Records for this exercise:
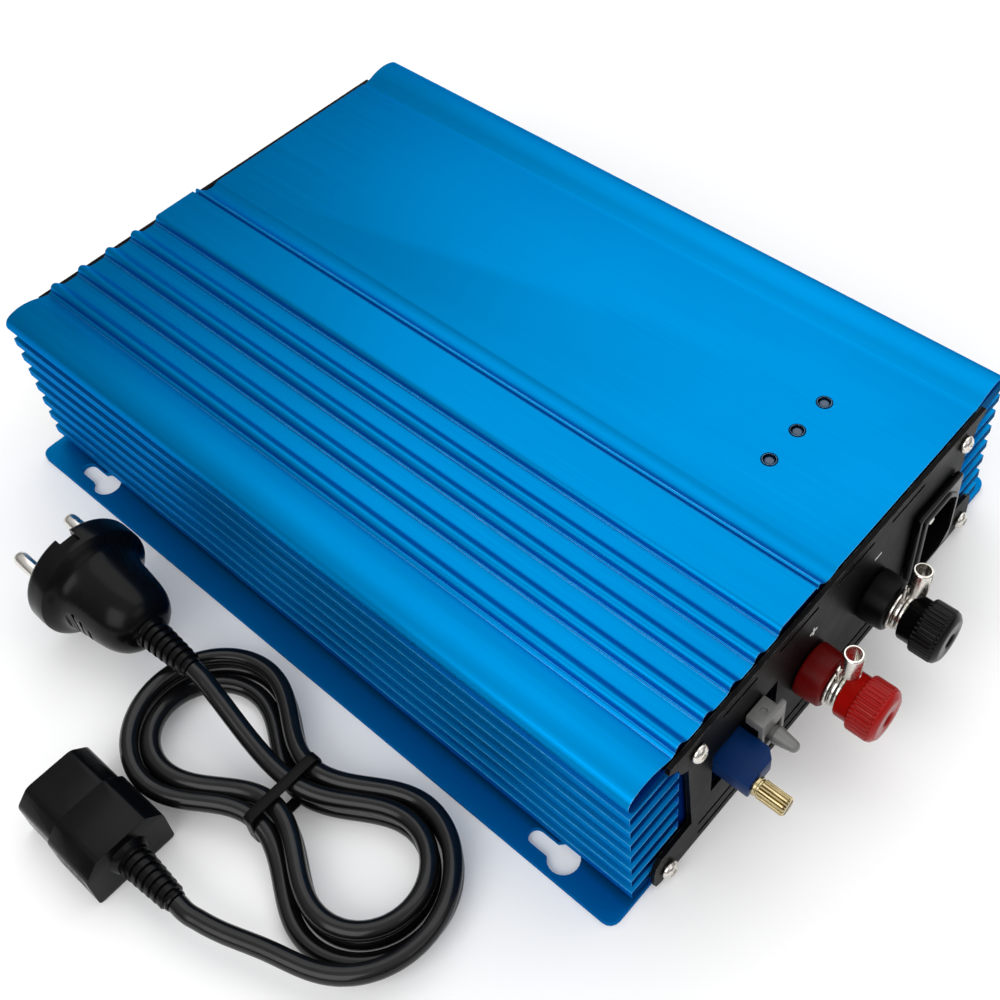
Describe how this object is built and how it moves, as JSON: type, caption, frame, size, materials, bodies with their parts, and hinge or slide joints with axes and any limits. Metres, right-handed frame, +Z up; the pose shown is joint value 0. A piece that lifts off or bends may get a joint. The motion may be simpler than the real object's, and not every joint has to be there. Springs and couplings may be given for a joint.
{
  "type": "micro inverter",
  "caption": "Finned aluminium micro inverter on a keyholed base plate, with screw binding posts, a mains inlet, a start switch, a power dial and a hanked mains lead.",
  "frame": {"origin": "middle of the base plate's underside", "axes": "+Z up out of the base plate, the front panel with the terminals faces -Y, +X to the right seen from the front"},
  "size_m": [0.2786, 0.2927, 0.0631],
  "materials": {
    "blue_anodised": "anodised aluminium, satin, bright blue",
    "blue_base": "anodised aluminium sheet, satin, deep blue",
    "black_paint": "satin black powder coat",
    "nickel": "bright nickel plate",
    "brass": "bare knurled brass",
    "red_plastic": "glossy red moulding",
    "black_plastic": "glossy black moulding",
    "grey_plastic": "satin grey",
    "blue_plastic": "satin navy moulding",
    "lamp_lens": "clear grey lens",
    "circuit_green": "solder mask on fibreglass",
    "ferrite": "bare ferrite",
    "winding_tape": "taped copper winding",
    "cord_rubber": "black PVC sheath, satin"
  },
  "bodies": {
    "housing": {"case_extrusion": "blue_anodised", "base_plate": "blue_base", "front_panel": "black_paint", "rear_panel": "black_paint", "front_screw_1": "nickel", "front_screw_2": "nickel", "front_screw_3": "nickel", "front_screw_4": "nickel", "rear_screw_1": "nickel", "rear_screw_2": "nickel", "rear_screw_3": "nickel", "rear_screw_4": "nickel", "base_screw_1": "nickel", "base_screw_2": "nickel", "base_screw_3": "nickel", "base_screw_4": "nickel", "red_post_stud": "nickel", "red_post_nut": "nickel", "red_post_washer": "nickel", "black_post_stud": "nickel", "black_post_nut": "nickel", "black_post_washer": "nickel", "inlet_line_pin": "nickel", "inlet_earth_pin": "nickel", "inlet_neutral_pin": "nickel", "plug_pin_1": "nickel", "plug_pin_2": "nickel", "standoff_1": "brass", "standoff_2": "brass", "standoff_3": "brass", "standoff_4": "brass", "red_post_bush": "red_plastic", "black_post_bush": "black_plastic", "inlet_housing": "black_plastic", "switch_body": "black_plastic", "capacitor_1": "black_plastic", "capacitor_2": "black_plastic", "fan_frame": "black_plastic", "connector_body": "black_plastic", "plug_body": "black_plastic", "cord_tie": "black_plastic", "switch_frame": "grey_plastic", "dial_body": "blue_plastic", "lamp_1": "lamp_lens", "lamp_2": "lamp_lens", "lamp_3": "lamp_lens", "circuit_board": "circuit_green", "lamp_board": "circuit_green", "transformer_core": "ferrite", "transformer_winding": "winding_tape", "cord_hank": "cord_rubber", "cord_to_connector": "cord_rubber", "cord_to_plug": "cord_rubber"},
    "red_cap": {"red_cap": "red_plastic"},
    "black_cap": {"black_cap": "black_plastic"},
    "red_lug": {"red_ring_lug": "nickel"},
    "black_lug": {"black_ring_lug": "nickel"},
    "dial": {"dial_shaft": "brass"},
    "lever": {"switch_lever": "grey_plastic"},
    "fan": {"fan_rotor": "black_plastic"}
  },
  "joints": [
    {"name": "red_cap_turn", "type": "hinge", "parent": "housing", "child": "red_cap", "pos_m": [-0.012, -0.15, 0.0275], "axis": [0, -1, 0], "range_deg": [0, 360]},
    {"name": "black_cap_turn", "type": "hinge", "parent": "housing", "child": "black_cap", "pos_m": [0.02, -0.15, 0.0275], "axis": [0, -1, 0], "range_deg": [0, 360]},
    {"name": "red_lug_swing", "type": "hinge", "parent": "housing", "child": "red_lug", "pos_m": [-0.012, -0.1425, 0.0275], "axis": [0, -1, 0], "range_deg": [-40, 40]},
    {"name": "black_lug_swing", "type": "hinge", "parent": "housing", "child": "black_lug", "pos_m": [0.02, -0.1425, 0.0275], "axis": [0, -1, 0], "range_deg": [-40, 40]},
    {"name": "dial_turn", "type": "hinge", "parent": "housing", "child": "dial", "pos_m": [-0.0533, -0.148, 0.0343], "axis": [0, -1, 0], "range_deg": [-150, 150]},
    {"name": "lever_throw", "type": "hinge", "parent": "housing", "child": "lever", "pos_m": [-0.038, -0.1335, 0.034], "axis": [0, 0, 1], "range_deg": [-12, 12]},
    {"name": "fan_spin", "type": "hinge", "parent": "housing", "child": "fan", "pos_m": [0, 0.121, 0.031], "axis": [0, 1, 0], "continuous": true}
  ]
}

...

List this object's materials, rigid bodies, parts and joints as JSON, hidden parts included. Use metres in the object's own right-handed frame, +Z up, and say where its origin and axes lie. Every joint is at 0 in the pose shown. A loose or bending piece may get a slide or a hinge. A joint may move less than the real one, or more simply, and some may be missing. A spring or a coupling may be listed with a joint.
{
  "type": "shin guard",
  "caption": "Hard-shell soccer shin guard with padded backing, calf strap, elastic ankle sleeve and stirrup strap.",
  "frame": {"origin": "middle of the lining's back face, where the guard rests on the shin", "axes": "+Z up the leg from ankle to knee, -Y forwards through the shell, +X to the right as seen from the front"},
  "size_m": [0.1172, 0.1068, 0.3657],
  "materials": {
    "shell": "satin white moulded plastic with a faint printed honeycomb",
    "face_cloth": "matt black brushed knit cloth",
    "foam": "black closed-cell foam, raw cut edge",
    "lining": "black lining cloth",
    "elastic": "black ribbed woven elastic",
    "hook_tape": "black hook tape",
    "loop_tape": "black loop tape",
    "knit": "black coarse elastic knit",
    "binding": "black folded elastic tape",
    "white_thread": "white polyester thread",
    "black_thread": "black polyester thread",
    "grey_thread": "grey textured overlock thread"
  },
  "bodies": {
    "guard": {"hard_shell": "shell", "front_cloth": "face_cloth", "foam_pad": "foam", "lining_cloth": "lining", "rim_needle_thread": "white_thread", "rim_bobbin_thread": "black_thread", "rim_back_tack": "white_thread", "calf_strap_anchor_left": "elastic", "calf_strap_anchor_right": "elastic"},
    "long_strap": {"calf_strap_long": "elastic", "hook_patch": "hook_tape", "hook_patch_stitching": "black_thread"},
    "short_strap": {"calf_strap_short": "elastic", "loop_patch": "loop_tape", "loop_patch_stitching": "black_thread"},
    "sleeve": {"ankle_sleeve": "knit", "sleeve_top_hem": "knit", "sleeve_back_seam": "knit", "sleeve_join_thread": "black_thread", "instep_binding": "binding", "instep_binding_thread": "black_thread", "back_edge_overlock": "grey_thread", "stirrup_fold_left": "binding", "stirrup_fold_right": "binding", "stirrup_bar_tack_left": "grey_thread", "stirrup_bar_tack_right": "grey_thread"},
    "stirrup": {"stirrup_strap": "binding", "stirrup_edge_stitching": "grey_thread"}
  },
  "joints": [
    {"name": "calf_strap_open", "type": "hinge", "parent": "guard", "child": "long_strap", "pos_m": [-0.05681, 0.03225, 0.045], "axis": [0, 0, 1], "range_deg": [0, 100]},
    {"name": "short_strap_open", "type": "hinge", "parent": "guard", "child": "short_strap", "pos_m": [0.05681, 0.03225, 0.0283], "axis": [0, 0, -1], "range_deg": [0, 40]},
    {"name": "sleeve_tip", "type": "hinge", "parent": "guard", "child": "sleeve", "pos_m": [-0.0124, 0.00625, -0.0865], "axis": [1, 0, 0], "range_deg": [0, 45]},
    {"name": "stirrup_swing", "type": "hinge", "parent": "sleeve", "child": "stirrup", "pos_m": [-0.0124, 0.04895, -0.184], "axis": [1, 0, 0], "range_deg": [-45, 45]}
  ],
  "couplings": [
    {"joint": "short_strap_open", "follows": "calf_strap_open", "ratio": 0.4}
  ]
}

...

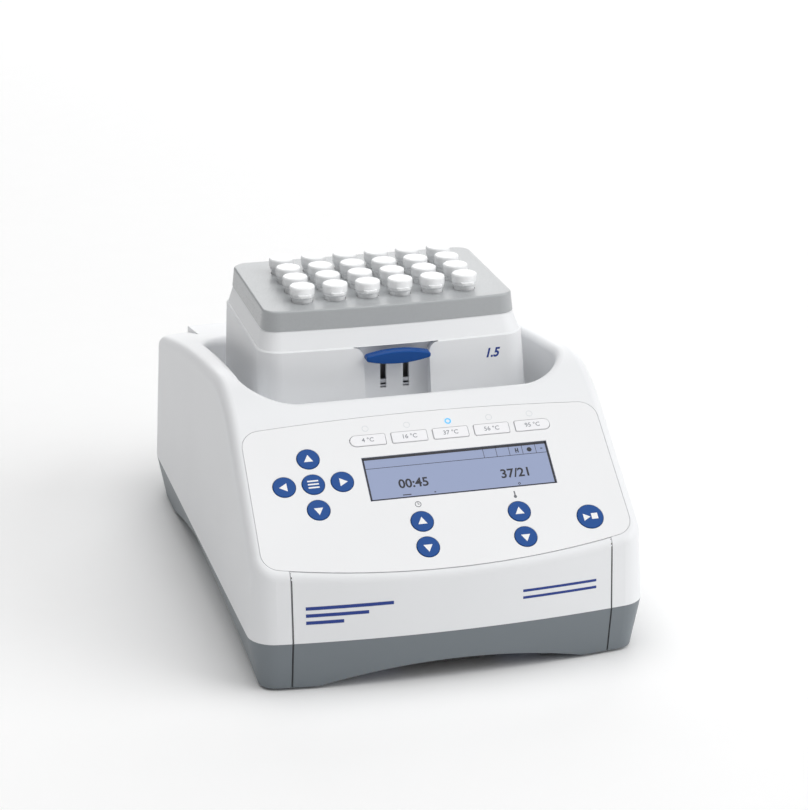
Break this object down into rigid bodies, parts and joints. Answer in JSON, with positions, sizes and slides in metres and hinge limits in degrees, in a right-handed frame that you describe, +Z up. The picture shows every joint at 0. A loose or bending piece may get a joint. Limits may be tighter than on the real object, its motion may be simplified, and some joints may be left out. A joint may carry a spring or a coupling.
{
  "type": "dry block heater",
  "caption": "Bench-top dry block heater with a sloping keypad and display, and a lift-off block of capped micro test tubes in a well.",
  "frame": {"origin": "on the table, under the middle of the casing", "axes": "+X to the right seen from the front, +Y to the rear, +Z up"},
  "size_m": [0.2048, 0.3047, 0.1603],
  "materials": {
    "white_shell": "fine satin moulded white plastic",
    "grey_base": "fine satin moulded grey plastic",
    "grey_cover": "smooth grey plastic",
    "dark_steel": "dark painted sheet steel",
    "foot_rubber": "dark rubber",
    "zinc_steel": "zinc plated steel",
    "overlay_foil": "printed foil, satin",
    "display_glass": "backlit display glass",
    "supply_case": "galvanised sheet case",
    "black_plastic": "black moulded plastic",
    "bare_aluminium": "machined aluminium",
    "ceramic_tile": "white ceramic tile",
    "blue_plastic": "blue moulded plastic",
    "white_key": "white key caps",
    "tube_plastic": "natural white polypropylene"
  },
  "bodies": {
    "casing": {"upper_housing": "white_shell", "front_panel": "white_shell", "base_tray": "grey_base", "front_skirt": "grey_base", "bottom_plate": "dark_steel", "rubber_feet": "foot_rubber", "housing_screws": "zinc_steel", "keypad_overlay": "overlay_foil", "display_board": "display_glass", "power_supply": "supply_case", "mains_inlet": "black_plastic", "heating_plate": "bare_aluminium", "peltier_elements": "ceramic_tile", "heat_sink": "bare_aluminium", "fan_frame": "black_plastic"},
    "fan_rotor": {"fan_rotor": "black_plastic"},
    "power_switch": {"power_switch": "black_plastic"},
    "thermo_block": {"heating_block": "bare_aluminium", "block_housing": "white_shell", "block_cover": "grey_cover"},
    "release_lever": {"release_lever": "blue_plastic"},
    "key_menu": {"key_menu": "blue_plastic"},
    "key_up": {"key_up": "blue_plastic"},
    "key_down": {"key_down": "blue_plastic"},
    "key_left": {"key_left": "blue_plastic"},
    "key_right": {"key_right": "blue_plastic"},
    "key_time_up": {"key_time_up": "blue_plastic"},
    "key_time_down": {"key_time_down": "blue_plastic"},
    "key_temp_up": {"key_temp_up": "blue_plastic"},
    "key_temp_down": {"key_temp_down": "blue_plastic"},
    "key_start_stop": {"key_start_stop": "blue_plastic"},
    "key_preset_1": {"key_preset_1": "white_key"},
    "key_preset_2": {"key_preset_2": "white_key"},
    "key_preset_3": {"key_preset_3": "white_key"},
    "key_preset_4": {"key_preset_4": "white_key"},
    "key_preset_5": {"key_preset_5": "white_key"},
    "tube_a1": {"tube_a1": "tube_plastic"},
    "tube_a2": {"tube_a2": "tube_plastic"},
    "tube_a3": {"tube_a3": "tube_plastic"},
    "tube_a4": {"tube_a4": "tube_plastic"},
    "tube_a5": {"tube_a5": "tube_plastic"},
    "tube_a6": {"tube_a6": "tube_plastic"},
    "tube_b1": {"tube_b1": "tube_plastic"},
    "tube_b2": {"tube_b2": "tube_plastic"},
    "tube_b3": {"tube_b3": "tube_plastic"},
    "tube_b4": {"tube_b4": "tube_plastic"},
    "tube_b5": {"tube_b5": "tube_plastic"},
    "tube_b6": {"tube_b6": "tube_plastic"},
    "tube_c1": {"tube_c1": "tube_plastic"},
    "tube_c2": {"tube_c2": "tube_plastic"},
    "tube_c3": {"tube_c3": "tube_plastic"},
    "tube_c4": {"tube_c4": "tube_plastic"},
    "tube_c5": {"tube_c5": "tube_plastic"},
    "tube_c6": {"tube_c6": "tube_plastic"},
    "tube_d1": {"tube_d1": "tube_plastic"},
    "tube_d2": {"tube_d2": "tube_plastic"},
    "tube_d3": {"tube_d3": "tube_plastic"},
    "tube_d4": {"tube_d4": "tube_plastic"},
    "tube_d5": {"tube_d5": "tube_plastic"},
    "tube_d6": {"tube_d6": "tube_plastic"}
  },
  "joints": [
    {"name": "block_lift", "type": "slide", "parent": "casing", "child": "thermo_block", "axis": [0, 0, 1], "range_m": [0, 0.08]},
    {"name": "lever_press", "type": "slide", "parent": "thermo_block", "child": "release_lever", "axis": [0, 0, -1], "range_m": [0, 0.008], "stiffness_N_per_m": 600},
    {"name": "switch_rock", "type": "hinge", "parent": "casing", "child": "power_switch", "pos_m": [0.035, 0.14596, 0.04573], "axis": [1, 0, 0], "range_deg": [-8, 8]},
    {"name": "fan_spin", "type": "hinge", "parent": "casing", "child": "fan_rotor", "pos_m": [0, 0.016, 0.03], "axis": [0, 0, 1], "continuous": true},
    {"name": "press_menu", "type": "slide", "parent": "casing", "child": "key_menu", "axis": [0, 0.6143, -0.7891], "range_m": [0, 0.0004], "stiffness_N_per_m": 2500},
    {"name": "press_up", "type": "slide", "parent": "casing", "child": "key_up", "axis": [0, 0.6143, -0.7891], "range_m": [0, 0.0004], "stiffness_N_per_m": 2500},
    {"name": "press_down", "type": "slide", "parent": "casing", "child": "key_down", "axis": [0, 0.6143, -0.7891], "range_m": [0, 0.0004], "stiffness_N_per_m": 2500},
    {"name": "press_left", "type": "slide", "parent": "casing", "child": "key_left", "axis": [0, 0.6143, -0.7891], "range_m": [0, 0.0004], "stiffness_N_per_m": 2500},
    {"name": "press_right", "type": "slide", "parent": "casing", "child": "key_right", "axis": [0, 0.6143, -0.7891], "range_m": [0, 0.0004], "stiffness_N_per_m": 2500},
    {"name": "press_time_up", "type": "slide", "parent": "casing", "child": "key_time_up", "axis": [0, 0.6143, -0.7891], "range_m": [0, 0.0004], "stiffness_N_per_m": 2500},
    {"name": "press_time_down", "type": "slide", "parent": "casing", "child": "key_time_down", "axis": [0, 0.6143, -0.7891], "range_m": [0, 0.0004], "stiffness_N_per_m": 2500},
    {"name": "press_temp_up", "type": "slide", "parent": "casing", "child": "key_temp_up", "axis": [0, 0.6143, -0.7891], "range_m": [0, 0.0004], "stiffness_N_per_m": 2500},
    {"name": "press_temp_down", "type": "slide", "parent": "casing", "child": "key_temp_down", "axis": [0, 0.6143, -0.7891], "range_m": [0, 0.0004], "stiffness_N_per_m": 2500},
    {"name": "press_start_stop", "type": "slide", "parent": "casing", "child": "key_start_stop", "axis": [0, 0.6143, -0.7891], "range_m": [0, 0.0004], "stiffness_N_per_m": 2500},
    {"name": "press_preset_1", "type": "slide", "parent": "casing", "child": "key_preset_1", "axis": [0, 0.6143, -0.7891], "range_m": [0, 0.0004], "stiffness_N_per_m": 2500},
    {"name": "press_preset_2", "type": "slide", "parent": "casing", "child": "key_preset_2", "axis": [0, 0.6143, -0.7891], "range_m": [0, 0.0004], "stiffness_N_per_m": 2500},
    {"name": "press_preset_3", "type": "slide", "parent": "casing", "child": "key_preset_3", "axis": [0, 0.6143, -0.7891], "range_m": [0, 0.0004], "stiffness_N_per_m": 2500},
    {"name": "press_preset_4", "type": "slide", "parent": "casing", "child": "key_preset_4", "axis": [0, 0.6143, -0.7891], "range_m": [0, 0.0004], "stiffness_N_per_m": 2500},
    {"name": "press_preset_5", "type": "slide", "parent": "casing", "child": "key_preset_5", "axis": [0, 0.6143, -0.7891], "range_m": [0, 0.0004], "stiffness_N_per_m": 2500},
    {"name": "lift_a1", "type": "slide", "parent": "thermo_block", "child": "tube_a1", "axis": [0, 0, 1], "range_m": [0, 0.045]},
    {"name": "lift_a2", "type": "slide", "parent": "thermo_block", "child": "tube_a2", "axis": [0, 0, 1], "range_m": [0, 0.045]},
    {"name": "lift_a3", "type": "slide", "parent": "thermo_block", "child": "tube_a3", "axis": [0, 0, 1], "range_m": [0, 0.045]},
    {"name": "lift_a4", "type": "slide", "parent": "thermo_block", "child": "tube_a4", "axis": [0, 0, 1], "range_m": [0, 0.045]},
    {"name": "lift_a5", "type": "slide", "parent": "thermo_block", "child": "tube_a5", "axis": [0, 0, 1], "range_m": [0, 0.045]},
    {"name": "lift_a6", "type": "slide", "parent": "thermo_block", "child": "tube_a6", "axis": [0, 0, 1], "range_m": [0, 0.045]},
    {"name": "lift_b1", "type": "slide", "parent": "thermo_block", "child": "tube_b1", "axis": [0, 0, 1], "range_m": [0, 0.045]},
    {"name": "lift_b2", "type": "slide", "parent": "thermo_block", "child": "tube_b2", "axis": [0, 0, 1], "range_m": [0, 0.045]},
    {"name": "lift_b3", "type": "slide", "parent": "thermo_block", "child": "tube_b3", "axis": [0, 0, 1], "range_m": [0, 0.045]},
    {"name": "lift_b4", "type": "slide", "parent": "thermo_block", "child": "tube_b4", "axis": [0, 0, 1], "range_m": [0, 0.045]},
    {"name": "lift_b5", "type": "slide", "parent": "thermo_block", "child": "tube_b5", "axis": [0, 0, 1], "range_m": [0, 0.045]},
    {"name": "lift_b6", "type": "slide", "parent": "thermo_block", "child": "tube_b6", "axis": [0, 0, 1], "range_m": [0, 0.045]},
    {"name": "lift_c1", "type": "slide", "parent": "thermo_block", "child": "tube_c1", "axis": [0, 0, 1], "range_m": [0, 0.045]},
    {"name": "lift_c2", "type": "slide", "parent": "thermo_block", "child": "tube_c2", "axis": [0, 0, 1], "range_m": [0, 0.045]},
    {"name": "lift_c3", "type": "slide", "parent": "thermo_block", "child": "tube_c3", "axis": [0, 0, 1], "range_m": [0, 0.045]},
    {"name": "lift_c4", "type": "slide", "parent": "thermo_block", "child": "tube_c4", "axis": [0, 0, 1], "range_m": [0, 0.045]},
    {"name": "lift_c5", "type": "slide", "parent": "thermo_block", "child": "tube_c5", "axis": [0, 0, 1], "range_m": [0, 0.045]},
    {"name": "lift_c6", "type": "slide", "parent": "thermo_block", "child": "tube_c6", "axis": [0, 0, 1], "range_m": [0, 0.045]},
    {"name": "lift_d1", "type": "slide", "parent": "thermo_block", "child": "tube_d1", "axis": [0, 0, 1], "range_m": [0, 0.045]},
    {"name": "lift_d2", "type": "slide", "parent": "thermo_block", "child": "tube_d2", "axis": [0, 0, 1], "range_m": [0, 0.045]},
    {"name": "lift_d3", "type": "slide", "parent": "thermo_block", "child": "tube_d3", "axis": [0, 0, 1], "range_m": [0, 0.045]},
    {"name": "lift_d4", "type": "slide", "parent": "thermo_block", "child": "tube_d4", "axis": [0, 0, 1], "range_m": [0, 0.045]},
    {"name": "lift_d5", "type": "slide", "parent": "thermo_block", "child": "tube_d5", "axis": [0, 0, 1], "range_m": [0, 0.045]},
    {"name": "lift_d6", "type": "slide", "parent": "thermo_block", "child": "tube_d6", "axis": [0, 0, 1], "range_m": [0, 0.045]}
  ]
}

Short exercise:
Copy each line of the listing that holds the word "object".

Solved exercise:
Describe how this object is built and how it moves, as JSON: type, caption, frame, size, materials, bodies with their parts, and hinge or slide joints with axes and any limits. Metres, right-handed frame, +Z up; the pose shown is joint value 0. A piece that lifts off or bends may get a joint. The motion may be simpler than the real object's, and not every joint has to be there. Springs and couplings may be given for a joint.
List this object's materials, rigid bodies, parts and joints as JSON, hidden parts included. Use metres in the object's own right-handed frame, +Z up, and say where its origin and axes lie. Every joint is at 0 in the pose shown. A loose or bending piece may get a slide or a hinge. A joint may move less than the real one, or more simply, and some may be missing. A spring or a coupling may be listed with a joint.
Break this object down into rigid bodies, parts and joints. Answer in JSON, with positions, sizes and slides in metres and hinge limits in degrees, in a right-handed frame that you describe, +Z up. The picture shows every joint at 0. A loose or bending piece may get a joint. Limits may be tighter than on the real object, its motion may be simplified, and some joints may be left out. A joint may carry a spring or a coupling.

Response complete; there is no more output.